In an effort to “strike the right balance- between protection of freedom of speech on the one hand and protection of reputation on the other,” the UK government have recently published their draft defamation bill. The first of its kind in decades, the proposed changes include making it more difficult for foreign claimants to plead their cases in England and Wales, better protecting academics and authors who lack big media group backing, and preventing websites from being sued repeatedly for publications in question.
The question lies in whether the draft bill goes far enough. Critics claim that the actual differences between the exisiting laws and those proposed are minimal and that this action is only a matter of changing common law practice into statute. Others worry that the document in no way addresses the absurd costs of libel suits, which are often many times more than the actual amount of compensation being claimed.

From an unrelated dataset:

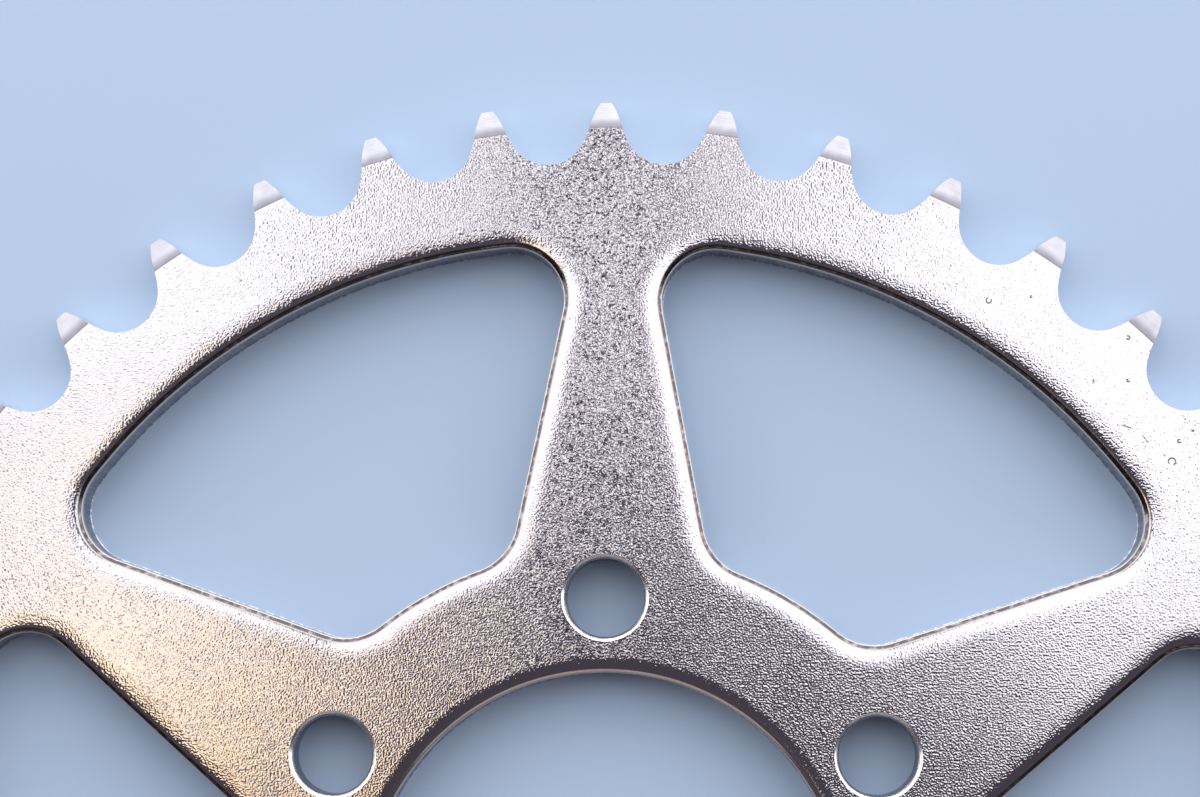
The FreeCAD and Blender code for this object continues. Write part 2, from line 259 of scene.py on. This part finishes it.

The other major issue is that many of the problems are not solely defamation based. The over-usage of the legal system to claim damages is a systemic dilemma. No-win, no-fee solicitors have intensified the problem by giving potential claimants a risk-free way to sue, at least until they win, when they are forced to give the great majority of their winnings to their solicitor. Addressing defamation alone will not fix this.
It’s in nearly everyone’s interests that libel law is significantly reformed in England. Not only do the cases raise insurance costs across many professions, but the simple fact is that it impedes a person’s willingness to express his or her opinion, even if that opinion is in the public’s interest. The draft defamation bill is the perfect opportunity to get this right once and for all. Let’s just hope this is enough for a start.